The toxic waste from photovoltaic solar modules that could accumulate through 2050 is a “drop in the ocean” compared to the cumulative volume of municipal waste, coal ash, and plastic waste, yet concern about those life cycle impacts is still slowing down solar adoption, a team of five authors warns in a commentary for the journal Nature Physics.
“Harnessing the potential of photovoltaic (PV) electricity generation is a key part of the transition to less carbon-intensive energy sources,” writes the team led by Heather Mirletz, an engineer and PhD candidate working at the Colorado School of Mines and the U.S. National Renewable Energy Laboratory, in a paper last week that summarizes past research on the topic. Latest forecasts call for global solar capacity to reach a “massive” 75 terawatts (75 trillion watts) by 2050, the authors note.
But “PV modules are new to many people, so increasing PV deployment has led to growing concerns about the quantity of waste that may arise from decommissioning them (if they are not recycled), and their potential to leach toxic metals,” they add. So “debunking misinformation about PV modules and PV module waste is the first step in addressing these concerns that are unnecessarily slowing PV deployment.”
The paper projects solar modules world-wide producing 54 to 160 million tonnes of waste between 2016 and 2050. “Recycling PV modules is critical to decarbonizing the PV supply chain and minimizing waste and is the prominent circular strategy studied and implemented by the solar industry today,” writes the team of Mirletz, Henry Hieslmair, Silvana Ovaitt, Taylor L. Curtis, and Teresa Barnes. And there’s time to scale up PV module reuse and recycling programs, they say, with the projected lifespan of the devices increasing from 12 to 35 years since 2016.

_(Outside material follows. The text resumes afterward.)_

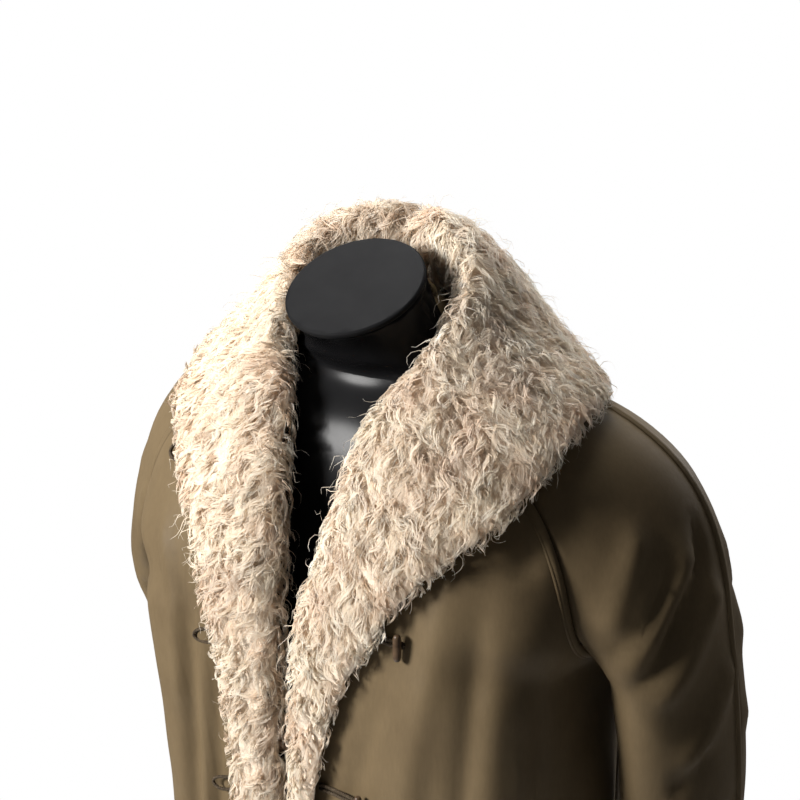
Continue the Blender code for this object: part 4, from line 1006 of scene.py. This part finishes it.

But even if none of the material gets a second life, the total volume compares with 249 million tonnes of “oily sludge” from crude oil production, 1,876 million tonnes of e-waste, 12,355 tonnes of plastic waste, 45,550 tonnes of coal ash, and 70,350 tonnes of municipal wastes. Both coal ash and oily sludge are known to be toxic—and much more so than PV waste.

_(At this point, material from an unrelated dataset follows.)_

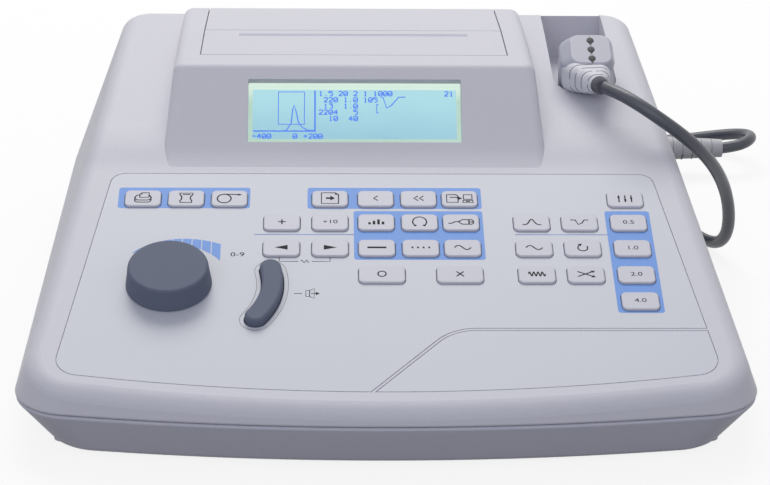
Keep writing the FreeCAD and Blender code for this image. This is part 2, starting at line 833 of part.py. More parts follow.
def upper_shell():
    body, hump = case_solid()
    outer = body.fuse(hump)
    low = size("parting_height") + size("parting_gap")
    wall = size("case_wall")
    inner_body = case_block(low - wall, ABOVE, wall).common(slope_block(wall))
    inner = inner_body.fuse(hump_block(wall))
    shell = outer.cut(inner)

    tub = bay_prism(size("bay_wall"), size("bay_floor") - size("bay_wall"),
                    BAY_FRONT - size("bay_wall"))
    holder = holder_prism(size("holder_wall"), size("holder_floor") - size("holder_wall"))
    nest_start = size("probe_length") - size("holder_wall")
    nest = probe_rod(size("nose_radius") + size("nest_gap") + size("holder_wall"), nest_start,
                     size("nose_length") + 2 * size("holder_wall"))
    nest = nest.cut(holder_prism(0, size("holder_floor")))
    width = size("window_width") + 2 * size("window_rim")
    frame = Part.makeBox(width, size("window_height") + 2 * size("window_rim"), size("window_recess"),
                         Vector(-width / 2, -size("window_below_crest") - size("window_height")
                                - size("window_rim"), -size("window_recess")))
    frame.Placement = DISPLAY
    posts = [on_panel(post(*place)) for place in post_places()]
    bosses = [Part.makeCylinder(size("boss_radius"), ABOVE, Vector(x, y, BOSS_TOP + size("parting_gap")))
              for x, y in screw_places()]
    bearings = hinge_bosses(size("hinge_pin_radius") + size("bay_wall"), size("hinge_pin_length") + wall)
    added = [part.common(outer) for part in [tub, holder, nest, frame] + posts + bosses + bearings]
    shell = shell.fuse(added)

    cavity = case_block(low, ABOVE, wall)
    below_ledge = deck_block(BAY_SEAT + size("bay_ledge_thickness"))
    tools = [bay_prism(0, size("bay_floor"), BAY_FRONT).common(below_ledge).common(cavity),
             bay_prism(-size("bay_ledge"), size("bay_floor"),
                       BAY_FRONT + size("bay_ledge")).common(cavity),
             bay_prism(0, size("bay_floor"), BAY_FRONT).cut(deck_block(BAY_SEAT)),
             bay_prism(0, size("hinge_z") - size("hinge_radius") - size("hinge_gap"),
                       HINGE_Y - size("hinge_radius") - size("hinge_gap")),
             holder_prism(0, size("holder_floor")),
             probe_rod(size("nose_radius") + size("nest_gap"), size("probe_length"),
                       size("nose_length") + size("nest_gap"))]
    tools += hinge_bosses(size("hinge_pin_radius") + size("hinge_fit"),
                          size("hinge_pin_length") + size("nest_gap"))
    window = Part.makeBox(size("window_width"), size("window_height"), 2 * size("window_recess"),
                          Vector(-size("window_width") / 2, -size("window_below_crest")
                                 - size("window_height"), -size("window_recess")))
    window = round_uprights(window, size("window_corner_radius"))
    window.Placement = DISPLAY
    tools.append(window)
    gap = size("panel_gap")
    tools.append(on_panel(panel_outline(gap).cut(plate_corner(size("plate_ridge") - gap))))
    tools.append(on_panel(panel_outline(gap).common(plate_corner(gap))))
    tools += [on_panel(hole) for hole in field_openings(-2 * wall, size("knob_height"))]
    pilot = SCREW_SEAT + size("screw_length") + size("screw_gap")
    tools += [Part.makeCylinder(size("screw_radius"), pilot - BOSS_TOP, Vector(x, y, BOSS_TOP))
              for x, y in screw_places()]
    return shell.cut(tools)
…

“By transitioning away from fossil fuels, a substantial reduction in waste mass and toxicity is possible and the remaining waste is well within our capabilities to manage responsibly,” the researchers say. But that hasn’t stopped the spread of “incorrect information” and “unsubstantiated claims” about PV modules’ potential impact on human health and the environment. The paper points to several state health department websites in the United States that list arsenic, gallium, germanium, and hexavalent chromium as potential toxins in PV waste, even though the two dominant forms of modules—crystalline silicon, which captured 97% of the global market last year, and cadmium telluride, which picked up another 3%—carry none of the four substances.
“The International Energy Agency confirmed that the only potential human health and environmental concerns in commercially produced PV modules are the trace amounts of lead in the solder” in both types of modules, the authors say, and that risk can be averted by using lead-free solders.
All of which means that “communities, government agencies, and policy-makers may be operating under outdated or false assumptions about PV module waste and toxicity hazards, resulting in delay or unnecessary impediments to the rapid deployment of PV needed to meet decarbonization goals,” the paper concludes.
“There is a difference between saying that some health concerns about solar are inaccurate and saying that there are zero concerns,” writes Inside Climate News reporter Dan Gearino, in a reaction piece on the Nature commentary. But even so, “if I was a solar developer, I would print thousands of copies of this three-page piece and hand them to everybody at local hearings.”